Data records >>
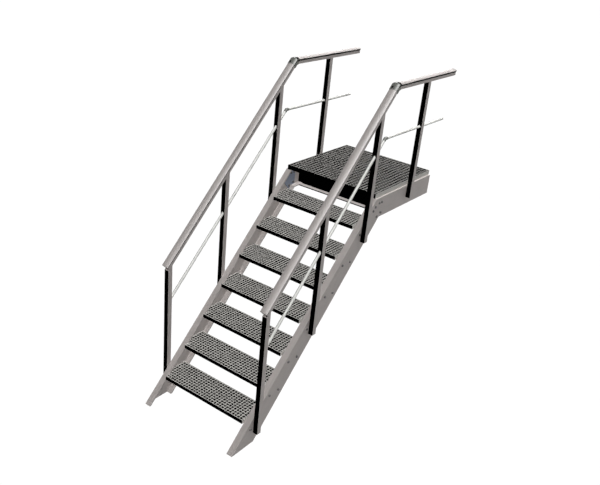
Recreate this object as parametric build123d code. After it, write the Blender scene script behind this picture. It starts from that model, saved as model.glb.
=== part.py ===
from build123d import *
import math
import os

# Straight stair in glass-reinforced plastic: seven open mesh treads and a mesh landing
# between two channel stringers, with a handrail and a knee rail on each side.
# All sizes are in millimetres. While the pieces are shaped, Y = 0 is the front edge of
# the first tread and Z = 0 is the floor. Everything is then moved so that the origin is
# the middle of the rear face of the landing, where the stair is fastened.

# flight
RISE = 200.0
GOING = 200.0
FIRST_RISE = 204.0
TREAD_COUNT = 7
TREAD_DEPTH = 250.0
TREAD_THICKNESS = 30.0

# stringer channels
STAIR_WIDTH = 900.0
CHANNEL_DEPTH = 168.0
CHANNEL_FLANGE = 52.0
CHANNEL_WALL = 9.0
CHANNEL_INNER_RADIUS = 5.0
CHANNEL_OUTER_RADIUS = 1.5
NOSING_ABOVE_CHANNEL = 29.6

# landing
LANDING_TOP = 1623.0
LANDING_FRONT = 1420.0
LANDING_BACK = 2312.0
LANDING_THICKNESS = 38.0
LANDING_LEDGE = 14.0
BEAM_FRONT_FACE = 1597.0
BEAM_FLANGE = 52.0

# mesh of the treads and the landing: every third bar line
MESH_PITCH = 26.3
MESH_STEP = 3
BAR_WIDTH = 7.0

# posts
POST_SIZE = 40.0
POST_WALL = 4.0
POST_FRONTS = [66.0, 658.0, 1250.0, 1906.0]
POST_FEET = [87.0, 683.0, 1271.0, 1481.0]

# handrail
RAIL_BODY_WIDTH = 48.0
RAIL_BODY_HEIGHT = 24.0
RAIL_CAP_WIDTH = 62.0
RAIL_CAP_EDGE = 38.5
RAIL_HEIGHT = 48.5
RAIL_WALL = 4.0
RAIL_UNDERSIDE_LANDING = 2455.0
RAIL_UNDERSIDE_FLIGHT = 1020.0
RAIL_FRONT = 76.0
RAIL_BACK = 2357.0
RAIL_CORNER_REACH = 36.0
RAIL_CORNER_REACH_LEVEL = 14.0
RAIL_CORNER_SKIN = 3.0

# knee rail
ROD_DIAMETER = 22.0
ROD_HOLE_GAP = 0.4
ROD_LANDING_HEIGHT = 2093.0
ROD_FLIGHT_HEIGHT = 718.0
ROD_BACK = 2311.0
ROD_BEND_REACH = 22.0
ROD_BEND_DIAMETER = 26.0

# splice plates inside each knee
SPLICE_REACH = 72.5
SPLICE_HEIGHT = 138.0
SPLICE_THICKNESS = 8.0

# angle cleats under the treads
CLEAT_LEG_DOWN = 60.0
CLEAT_LEG_ACROSS = 50.0
CLEAT_WALL = 6.0
CLEAT_START = 8.0
CLEAT_LENGTH = 157.0
CLEAT_GAP = 0.5

# derived
SLOPE = RISE / GOING
ANGLE = math.atan2(RISE, GOING)
COS = math.cos(ANGLE)
SIN = math.sin(ANGLE)
HALF = STAIR_WIDTH / 2
WEB_INNER = HALF - CHANNEL_WALL
FLANGE_INNER = HALF - CHANNEL_FLANGE
POST_CENTRE = HALF + POST_SIZE / 2
CHANNEL_TOP_AT_ZERO = FIRST_RISE - NOSING_ABOVE_CHANNEL / COS
LANDING_UNDERSIDE = LANDING_TOP - LANDING_THICKNESS
CHANNEL_MIDDLE = LANDING_UNDERSIDE - CHANNEL_DEPTH / 2
ORIGIN_Y = LANDING_BACK
ORIGIN_Z = CHANNEL_MIDDLE


def slope_y(height, offset):
    """Y where a line parallel to the flight, at height `offset` over Y = 0, reaches `height`."""
    return (height - offset) / SLOPE


# the tread's corners stop where they would meet the stringer's flanges
NOTCH_SIDE = FLANGE_INNER - 4.0
NOTCH_DEPTH = (NOSING_ABOVE_CHANNEL + CHANNEL_WALL) / SIN + 7.0
BACK_TRIM_AT_ZERO = CHANNEL_TOP_AT_ZERO - (CHANNEL_DEPTH - CHANNEL_WALL - 3.0) / COS

KNEE_TOP_Y = slope_y(LANDING_UNDERSIDE, CHANNEL_TOP_AT_ZERO)
KNEE_LOW_Y = slope_y(LANDING_UNDERSIDE - CHANNEL_DEPTH, CHANNEL_TOP_AT_ZERO - CHANNEL_DEPTH / COS)
KNEE_Y = (KNEE_TOP_Y + KNEE_LOW_Y) / 2


def side_prism(points, x_from, x_to):
    """Solid from a closed outline in the YZ plane, between two X positions."""
    outline = Polyline(*[(0, y, z) for y, z in points], close=True)
    face = make_face(outline)
    solid = extrude(face, amount=x_to - x_from, dir=(1, 0, 0))
    return Pos(x_from, 0, 0) * solid


def block(x0, x1, y0, y1, z0, z1):
    """Box between two corners."""
    box = Box(x1 - x0, y1 - y0, z1 - z0)
    return Pos((x0 + x1) / 2, (y0 + y1) / 2, (z0 + z1) / 2) * box


def mitre_region(knee_y, knee_z, before):
    """Everything before or after the plane that halves the bend of the flight at a knee."""
    lean = math.tan(ANGLE / 2)
    low = knee_z - 2500.0
    high = knee_z + 1500.0
    y_low = knee_y - (low - knee_z) * lean
    y_high = knee_y - (high - knee_z) * lean
    far = -3000.0 if before else 6000.0
    points = [(y_low, low), (far, low), (far, high), (y_high, high)]
    return side_prism(points, -800.0, 800.0)


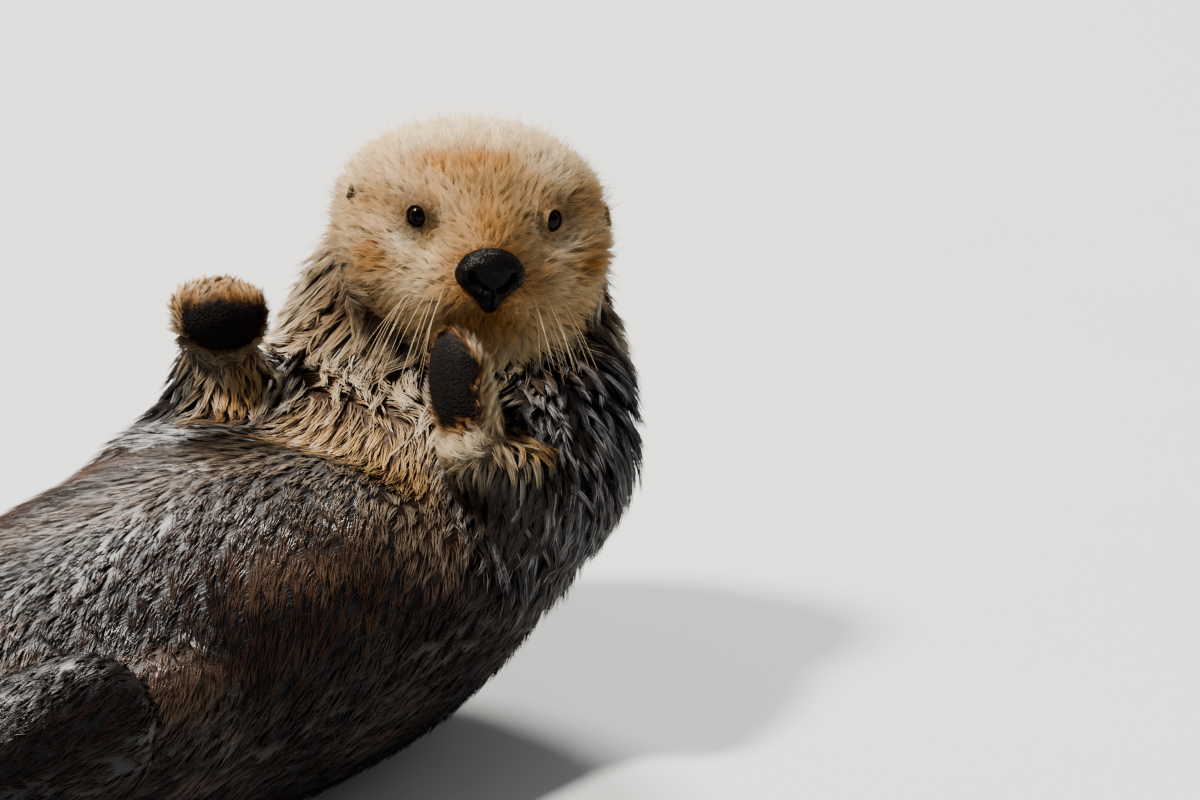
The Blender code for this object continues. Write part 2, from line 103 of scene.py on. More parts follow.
def smoothstep(low, high, values):
    """0 at low and before, 1 at high and past it, and an eased slope between."""
    t = np.clip((values - low) / (high - low), 0, 1)
    return t * t * (3 - 2 * t)


def mix(a, b, share):
    """a where share is 0 and b where it is 1."""
    share = np.asarray(share, float)[..., None]
    return np.asarray(a) * (1 - share) + np.asarray(b) * share


def read(collection, key, width, kind=np.float32):
    """One property of all of a mesh's elements, as an array."""
    values = np.empty(len(collection) * width, kind)
    collection.foreach_get(key, values)
    return values.reshape(-1, width) if width > 1 else values


def shown(mesh, slot, material):
    """A mesh as a piece of one material that rides with the otter."""
    mesh.materials.append(material)
    piece = bpy.data.objects.new(mesh.name, mesh)
    bpy.context.scene.collection.objects.link(piece)
    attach(piece, "root")
    return piece


def shown_for(mesh, name, slot, material, *nodes):
    """A smooth mesh as a piece that takes the place of the nodes."""
    mesh.name = name
    mesh.shade_smooth()
    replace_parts(shown(mesh, slot, material), *nodes)


def set_points(mesh, points):
    mesh.vertices.foreach_set("co", points.astype(np.float32).ravel())


def remeshed(mesh, voxel):
    """A mesh made anew as even faces about one voxel across, with what overlaps run together."""
    lump = bpy.data.objects.new("lump", mesh)
    bpy.context.scene.collection.objects.link(lump)
    remesh = lump.modifiers.new("Remesh", "REMESH")
    remesh.mode = "VOXEL"
    remesh.voxel_size = voxel
    bpy.context.view_layer.update()
    made = bpy.data.meshes.new_from_object(lump.evaluated_get(bpy.context.evaluated_depsgraph_get()))
    bpy.data.objects.remove(lump)
    return made


def as_mesh(work, name):
    """Hands a bmesh over to a new mesh."""
    mesh = bpy.data.meshes.new(name)
    work.to_mesh(mesh)
    work.free()
    return mesh


def add_colours(mesh, name, colours):
    rgba = np.ones((len(colours), 4), np.float32)
    rgba[:, :3] = colours
    mesh.attributes.new(name, "FLOAT_COLOR", "POINT").data.foreach_set("color", rgba.ravel())


def add_values(mesh, name, values):
    mesh.attributes.new(name, "FLOAT", "POINT").data.foreach_set("value", values.astype(np.float32))


def to_line(points, line):
    """Each point's distance to a chain of points."""
    found = np.full(len(points), 1e9)
    for start, end in zip(line, line[1:]):
        start, run = np.array(start), np.array(end) - np.array(start)
        part = np.clip(((points - start) @ run) / (run @ run), 0, 1)[:, None]
        found = np.minimum(found, np.linalg.norm(points - start - run * part, axis=1))
    return found


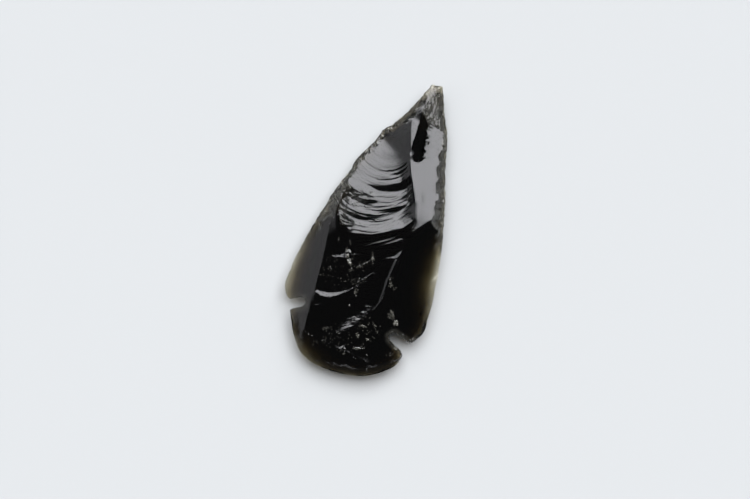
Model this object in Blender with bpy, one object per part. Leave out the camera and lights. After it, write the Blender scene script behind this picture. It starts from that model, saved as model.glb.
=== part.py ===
"""Knapped obsidian arrowhead: one solid, lying on its back face.

Frame: +Y runs from the base to the tip, +Z points up from the surface it lies on,
+X to the right seen from above. The origin is under the middle of its bounding box.

The point is drawn on a sheet: x to the right, y down, SHEET units to the millimetre,
with the long axis leaning AXIS_TILT degrees to the right. Heights are in millimetres
above the surface it lies on. Both faces are a net of flake scars that meet in ridges,
and each ends at the rim in a steeper edge retouch.
"""
import math

import bmesh
import bpy
import numpy as np
from mathutils import Vector
from mathutils.geometry import delaunay_2d_cdt

# ------------------------------------------------------------------ driving dimensions
SHEET = 3.95             # sheet units per millimetre: the point is 77 mm long, 41 mm wide
AXIS_TILT = 16.6         # degrees, lean of the long axis on the sheet
SHEET_ORIGIN = (372.0, 232.0)
RIM_STEP = 1.05          # mm between corners along the rim
RIM_INSET = 0.85         # mm, ring of corners where the edge retouch ends
RIDGE_STEP = 1.7         # mm between corners along a ridge
GRID = 1.9               # mm between corners inside a scar
CLEAR = 0.85             # mm kept free beside a ridge or the rim
LEAST_WEDGE = 0.15       # least slope of the front at the rim
LEAST_BACK = 0.06        # least slope of the back at the rim
BOWL_REACH = 2.2         # mm over which a scar sinks to its full depth
DEEP_REACH = 1.3         # the same for the deep scars
DEEP = 0.3               # mm, least depth of a deep scar

# ------------------------------------------------------------------ rim, counter to the clock from the tip
TIP_TO_SHOULDER = [(432.4, 84.3), (429, 88.5), (423.5, 94), (418.5, 100), (413, 106), (407, 112), (400.5, 118),
                   (393, 124), (386, 128), (382, 130.5)]
LEFT_EDGE = [(378, 136), (374, 142), (367.5, 148), (361, 154), (355.5, 160), (350.5, 169), (343.5, 178), (338, 185),
             (331, 195), (327, 202), (323.5, 208), (319, 214), (312, 226), (307, 235), (302, 244), (297.5, 253),
             (293, 262), (289.5, 271), (286, 279), (284.6, 286), (285.2, 292), (287.5, 297.2)]
LEFT_NOTCH = [(291, 299.2), (295.5, 298.4), (300.6, 298.0), (303.6, 299.2), (304.6, 301.5), (303.9, 304.3),
              (301.5, 306.0), (295.5, 307.6), (290.0, 309.6)]
BASE = [(290.2, 316), (291.3, 323), (292.6, 331), (294.9, 339.7), (298.2, 348.4), (303.6, 356), (312, 362.7),
        (322.9, 368), (335.9, 372.5), (351, 375.6), (362, 376.2), (372, 375.2), (381, 372.8), (389.5, 369.2),
        (395.8, 365.3), (400.4, 359.8), (402.3, 355.0)]
RIGHT_NOTCH = [(401.2, 351.2), (398.3, 348.0), (393.3, 343.4), (390.4, 339.9), (389.7, 336.8), (391.4, 334.2),
               (395.0, 333.3), (400.6, 337.2), (406.4, 341.2), (411.7, 343.2)]
RIGHT_EDGE = [(417, 339.3), (421.2, 335.8), (424, 332.3), (426.2, 326), (428.2, 318), (430.8, 310), (432.5, 304),
              (434, 296), (435.6, 286), (438, 277), (440.2, 262), (441.8, 250), (443.2, 238), (444.4, 220),
              (445.6, 200), (445.4, 180), (446.2, 160), (447.6, 142), (447.2, 130), (446, 124), (445, 112),
              (443.9, 100), (443.2, 91), (442.6, 86.6), (438.2, 85.6)]
RIM = TIP_TO_SHOULDER + LEFT_EDGE + LEFT_NOTCH + BASE + RIGHT_NOTCH + RIGHT_EDGE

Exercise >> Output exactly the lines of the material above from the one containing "Model this object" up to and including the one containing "from mathutils.geometry import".

Answer >>
Model this object in Blender with bpy, one object per part. Leave out the camera and lights. After it, write the Blender scene script behind this picture. It starts from that model, saved as model.glb.
=== part.py ===
"""Knapped obsidian arrowhead: one solid, lying on its back face.

Frame: +Y runs from the base to the tip, +Z points up from the surface it lies on,
+X to the right seen from above. The origin is under the middle of its bounding box.

The point is drawn on a sheet: x to the right, y down, SHEET units to the millimetre,
with the long axis leaning AXIS_TILT degrees to the right. Heights are in millimetres
above the surface it lies on. Both faces are a net of flake scars that meet in ridges,
and each ends at the rim in a steeper edge retouch.
"""
import math

import bmesh
import bpy
import numpy as np
from mathutils import Vector
from mathutils.geometry import delaunay_2d_cdt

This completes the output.